My fourth marathon was different. It wasn’t in my hometown, home state, or even home country. Just for kicks I had chosen the Reykjavik marathon because, hey, why not add jet lag to all the other obstacles standing in the way of a successful 26.2? The plane was full of veteran marathon runners, including a young woman sitting next to me who once ran the London marathon on a Sunday then flew back to the States to run Boston on Monday. She PR’d in London, in a time so fast I’ve erased it from my mind, the way people who have been traumatized block terrible memories (though she did not PR in Boston—slacker). On the bus ride to the hotel I got to talking to an older woman with several dozen marathons under her hydration belt, and when I mentioned my past 3 frustrating races, she gave me some advice. This time, she suggested, don’t worry about hitting a particular finish time. Don’t even try to hit a certain average pace. Make your only goal to be a negative split. Go out conservatively, at a pace where you know you could easily speed up—but don’t speed up. Midway through, if you still feel you could easily speed up, go ahead. You might not PR, but you’ll be able to run the whole thing without crashing.

It worked, brilliantly, and it was one of the best races I’ve ever done. Didn’t hurt that at the point where I usually crash, this time knowing absolutely for sure that I had this one in the bag, I had a gorgeous view of Reykjavik before me and more than twenty miles behind me.

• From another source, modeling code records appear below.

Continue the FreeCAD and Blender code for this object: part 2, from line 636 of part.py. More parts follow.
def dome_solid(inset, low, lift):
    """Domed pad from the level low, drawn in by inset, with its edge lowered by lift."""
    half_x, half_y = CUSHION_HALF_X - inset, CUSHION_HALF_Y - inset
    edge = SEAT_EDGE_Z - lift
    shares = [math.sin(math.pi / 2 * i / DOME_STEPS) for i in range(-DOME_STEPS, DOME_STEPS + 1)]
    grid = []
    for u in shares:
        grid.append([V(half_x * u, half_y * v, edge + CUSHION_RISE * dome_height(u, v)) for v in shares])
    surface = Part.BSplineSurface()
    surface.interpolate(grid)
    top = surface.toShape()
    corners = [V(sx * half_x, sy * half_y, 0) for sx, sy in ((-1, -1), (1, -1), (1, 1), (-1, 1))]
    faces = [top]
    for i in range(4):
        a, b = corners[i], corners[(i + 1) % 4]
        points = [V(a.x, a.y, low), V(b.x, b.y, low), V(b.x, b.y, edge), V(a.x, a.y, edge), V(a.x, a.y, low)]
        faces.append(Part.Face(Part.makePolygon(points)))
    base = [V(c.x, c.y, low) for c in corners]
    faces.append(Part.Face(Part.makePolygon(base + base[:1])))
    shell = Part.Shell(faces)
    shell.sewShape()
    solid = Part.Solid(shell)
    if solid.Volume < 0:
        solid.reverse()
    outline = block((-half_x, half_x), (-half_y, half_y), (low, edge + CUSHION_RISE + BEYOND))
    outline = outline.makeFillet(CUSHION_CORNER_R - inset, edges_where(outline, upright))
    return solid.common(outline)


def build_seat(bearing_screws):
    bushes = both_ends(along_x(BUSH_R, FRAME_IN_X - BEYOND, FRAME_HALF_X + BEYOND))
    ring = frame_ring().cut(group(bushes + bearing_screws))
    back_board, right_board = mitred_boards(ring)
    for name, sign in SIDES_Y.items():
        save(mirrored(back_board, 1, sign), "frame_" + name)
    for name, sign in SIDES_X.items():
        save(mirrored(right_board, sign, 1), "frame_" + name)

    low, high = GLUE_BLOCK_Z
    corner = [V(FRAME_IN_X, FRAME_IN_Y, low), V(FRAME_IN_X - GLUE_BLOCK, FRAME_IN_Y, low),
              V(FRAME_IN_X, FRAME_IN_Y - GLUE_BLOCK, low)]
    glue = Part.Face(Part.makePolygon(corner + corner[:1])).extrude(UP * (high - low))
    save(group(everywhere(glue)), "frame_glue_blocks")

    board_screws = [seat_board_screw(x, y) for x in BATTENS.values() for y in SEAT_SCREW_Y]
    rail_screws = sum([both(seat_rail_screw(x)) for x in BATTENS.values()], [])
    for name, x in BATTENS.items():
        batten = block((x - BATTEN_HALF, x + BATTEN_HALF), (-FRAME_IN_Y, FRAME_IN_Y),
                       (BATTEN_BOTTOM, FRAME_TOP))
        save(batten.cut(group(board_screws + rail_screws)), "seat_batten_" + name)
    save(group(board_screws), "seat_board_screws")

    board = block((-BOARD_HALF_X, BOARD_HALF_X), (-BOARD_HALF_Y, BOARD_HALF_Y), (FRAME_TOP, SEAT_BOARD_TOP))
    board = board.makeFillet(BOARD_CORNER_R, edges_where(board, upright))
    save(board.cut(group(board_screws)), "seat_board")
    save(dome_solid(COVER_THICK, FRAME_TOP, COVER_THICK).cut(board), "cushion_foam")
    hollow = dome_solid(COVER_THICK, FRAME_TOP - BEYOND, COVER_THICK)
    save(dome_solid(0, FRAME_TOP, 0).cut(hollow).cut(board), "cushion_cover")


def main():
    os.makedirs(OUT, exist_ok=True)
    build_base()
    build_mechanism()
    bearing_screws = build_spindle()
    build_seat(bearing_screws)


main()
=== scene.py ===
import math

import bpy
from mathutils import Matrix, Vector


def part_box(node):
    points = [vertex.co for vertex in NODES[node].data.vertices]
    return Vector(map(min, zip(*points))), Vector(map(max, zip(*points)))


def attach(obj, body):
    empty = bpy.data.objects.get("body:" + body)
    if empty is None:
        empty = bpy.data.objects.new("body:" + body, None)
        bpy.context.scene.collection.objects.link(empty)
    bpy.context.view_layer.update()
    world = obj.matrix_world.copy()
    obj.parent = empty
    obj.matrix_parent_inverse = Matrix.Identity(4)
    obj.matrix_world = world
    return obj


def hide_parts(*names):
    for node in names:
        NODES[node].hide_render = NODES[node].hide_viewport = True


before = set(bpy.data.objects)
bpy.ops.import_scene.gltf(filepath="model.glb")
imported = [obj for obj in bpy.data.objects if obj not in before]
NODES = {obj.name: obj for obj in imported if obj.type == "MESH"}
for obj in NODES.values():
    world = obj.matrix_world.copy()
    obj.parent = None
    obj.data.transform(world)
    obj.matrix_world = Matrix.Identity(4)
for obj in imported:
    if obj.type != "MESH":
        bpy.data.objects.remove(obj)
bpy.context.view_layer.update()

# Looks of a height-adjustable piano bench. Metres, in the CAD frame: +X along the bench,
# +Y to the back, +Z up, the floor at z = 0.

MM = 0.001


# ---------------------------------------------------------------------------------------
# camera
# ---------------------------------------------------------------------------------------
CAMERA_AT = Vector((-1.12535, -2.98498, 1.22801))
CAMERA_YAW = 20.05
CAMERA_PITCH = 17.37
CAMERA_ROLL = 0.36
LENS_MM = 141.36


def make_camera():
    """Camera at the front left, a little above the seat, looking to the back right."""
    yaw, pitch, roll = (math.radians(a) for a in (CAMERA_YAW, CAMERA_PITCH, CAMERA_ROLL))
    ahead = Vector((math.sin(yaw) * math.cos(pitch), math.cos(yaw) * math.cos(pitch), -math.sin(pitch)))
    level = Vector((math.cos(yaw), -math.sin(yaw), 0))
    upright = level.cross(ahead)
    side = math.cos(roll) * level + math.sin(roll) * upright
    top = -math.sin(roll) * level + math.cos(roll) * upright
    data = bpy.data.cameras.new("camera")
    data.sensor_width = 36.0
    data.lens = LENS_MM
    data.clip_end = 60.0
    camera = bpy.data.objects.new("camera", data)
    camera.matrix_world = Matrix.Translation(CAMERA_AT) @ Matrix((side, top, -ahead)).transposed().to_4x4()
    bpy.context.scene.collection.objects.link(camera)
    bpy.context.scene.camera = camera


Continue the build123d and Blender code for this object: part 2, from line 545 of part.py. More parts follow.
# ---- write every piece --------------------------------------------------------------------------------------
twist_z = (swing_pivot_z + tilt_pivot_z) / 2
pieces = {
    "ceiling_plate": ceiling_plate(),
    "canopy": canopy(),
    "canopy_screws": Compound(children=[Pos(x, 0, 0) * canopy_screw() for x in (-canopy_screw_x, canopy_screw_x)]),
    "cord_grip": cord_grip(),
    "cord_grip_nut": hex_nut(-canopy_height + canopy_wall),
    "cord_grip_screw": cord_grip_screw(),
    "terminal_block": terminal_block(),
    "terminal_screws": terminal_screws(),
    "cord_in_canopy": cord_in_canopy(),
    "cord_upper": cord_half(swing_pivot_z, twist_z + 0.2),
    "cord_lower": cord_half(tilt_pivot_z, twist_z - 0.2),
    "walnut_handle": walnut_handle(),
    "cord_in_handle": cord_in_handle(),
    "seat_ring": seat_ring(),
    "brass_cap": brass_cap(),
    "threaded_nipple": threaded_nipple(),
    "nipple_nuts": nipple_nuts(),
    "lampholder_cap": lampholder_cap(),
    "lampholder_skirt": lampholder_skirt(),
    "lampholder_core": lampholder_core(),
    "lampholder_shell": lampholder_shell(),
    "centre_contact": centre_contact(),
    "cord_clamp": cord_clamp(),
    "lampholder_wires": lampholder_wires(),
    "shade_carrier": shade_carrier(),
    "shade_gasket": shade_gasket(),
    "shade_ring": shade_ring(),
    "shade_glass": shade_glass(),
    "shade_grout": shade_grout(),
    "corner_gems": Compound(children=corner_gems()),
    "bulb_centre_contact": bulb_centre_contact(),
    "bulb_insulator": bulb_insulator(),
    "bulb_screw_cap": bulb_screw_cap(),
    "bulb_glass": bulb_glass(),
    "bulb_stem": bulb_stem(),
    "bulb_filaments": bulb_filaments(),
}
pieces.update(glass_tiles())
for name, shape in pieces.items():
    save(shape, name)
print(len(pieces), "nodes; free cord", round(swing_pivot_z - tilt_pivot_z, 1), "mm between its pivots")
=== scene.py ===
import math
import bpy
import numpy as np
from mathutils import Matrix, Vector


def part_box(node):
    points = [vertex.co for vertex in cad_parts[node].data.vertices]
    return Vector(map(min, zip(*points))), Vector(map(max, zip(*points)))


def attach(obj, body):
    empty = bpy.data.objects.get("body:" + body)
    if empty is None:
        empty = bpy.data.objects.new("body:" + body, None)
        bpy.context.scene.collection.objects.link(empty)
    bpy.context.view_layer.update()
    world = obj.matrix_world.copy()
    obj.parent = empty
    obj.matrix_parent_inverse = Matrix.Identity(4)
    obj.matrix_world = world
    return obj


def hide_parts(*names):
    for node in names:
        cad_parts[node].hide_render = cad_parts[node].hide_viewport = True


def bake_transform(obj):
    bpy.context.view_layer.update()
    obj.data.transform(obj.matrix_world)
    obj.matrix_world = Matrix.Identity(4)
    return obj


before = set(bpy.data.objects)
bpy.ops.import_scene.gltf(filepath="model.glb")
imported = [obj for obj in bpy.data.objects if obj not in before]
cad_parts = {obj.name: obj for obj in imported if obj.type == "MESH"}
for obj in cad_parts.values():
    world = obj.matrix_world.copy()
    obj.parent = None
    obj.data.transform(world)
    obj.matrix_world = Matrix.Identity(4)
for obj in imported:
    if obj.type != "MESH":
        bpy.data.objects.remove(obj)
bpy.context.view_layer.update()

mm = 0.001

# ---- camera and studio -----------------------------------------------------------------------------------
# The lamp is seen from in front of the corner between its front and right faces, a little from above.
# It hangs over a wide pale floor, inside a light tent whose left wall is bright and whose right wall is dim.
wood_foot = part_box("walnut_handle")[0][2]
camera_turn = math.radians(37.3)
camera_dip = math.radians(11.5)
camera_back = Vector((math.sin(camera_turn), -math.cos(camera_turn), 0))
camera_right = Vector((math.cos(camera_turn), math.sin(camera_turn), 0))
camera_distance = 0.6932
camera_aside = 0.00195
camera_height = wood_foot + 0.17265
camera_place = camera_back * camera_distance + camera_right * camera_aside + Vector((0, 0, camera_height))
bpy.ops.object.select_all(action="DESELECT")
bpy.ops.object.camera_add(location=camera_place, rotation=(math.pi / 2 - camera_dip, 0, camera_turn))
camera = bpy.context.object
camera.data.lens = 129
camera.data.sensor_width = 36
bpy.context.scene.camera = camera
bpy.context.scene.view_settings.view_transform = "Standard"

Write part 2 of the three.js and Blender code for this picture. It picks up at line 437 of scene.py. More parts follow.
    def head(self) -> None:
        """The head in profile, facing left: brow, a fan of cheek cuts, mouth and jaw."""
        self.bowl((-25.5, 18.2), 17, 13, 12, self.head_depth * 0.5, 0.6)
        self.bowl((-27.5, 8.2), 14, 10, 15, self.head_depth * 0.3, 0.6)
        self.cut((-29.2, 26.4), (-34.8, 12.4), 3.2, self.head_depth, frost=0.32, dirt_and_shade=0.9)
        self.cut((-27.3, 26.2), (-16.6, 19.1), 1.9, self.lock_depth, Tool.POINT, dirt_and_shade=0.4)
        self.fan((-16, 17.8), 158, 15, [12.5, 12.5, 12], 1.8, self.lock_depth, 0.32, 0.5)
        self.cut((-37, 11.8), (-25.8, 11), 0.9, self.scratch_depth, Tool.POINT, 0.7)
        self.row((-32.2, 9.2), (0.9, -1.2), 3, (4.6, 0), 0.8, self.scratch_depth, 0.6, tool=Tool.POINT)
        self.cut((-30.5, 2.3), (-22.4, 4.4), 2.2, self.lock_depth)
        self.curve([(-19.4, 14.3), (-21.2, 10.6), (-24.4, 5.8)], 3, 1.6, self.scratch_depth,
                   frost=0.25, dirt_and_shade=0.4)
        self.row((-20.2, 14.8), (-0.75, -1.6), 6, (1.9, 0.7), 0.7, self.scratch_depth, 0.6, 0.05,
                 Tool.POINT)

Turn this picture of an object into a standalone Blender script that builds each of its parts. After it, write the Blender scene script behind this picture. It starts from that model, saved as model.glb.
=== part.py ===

Since then there have been 11 more marathons and 15 ultras, some great (running alongside my stepdaughter while she crushed her first marathon was a huge highlight), some ghastly (there’s a stretch of sandy riverside trail in the Pacific Northwest that I was certain at the time would become my final resting place). I’ve learned I hate Gu, love salty boiled potatoes, and can’t keep down anything, not even the head of a gummy bear, when the heat index is a hundred. I’ve learned other, non-food-oriented things, too, of course; you have a lot of time to think when you run long distances, which means a lot of time pondering the human condition in all its glory and absurdity, made potently clear in the act of pushing your body very hard for a very long time only to end up where you started.

Marathon 16 is coming up in just a few weeks. I had been hoping to qualify for Boston. My training had been going well. Then I got injured, my first running injury in nearly three years, and it stopped going well. You’d think that—well, I don’t know what you’d think, because I don’t even know what I think at this point. It’s not life or death, all this; it’s just running, but I still want it to mean something, even if I fully acknowledge that “something” is likely my own invention. Do I say that this is all about doing what I can and accepting what I can’t? Do I admit that the biggest obstacle in my life has always been me? Do I recognize that the point really is to keep trying, otherwise you wouldn’t keep doing this again and again and again? Yeah, all that, but none of that is news to me. I don’t really know what the takeaway to this latest endeavor will be, but funny thing is I suspect there’s still something more to be learned.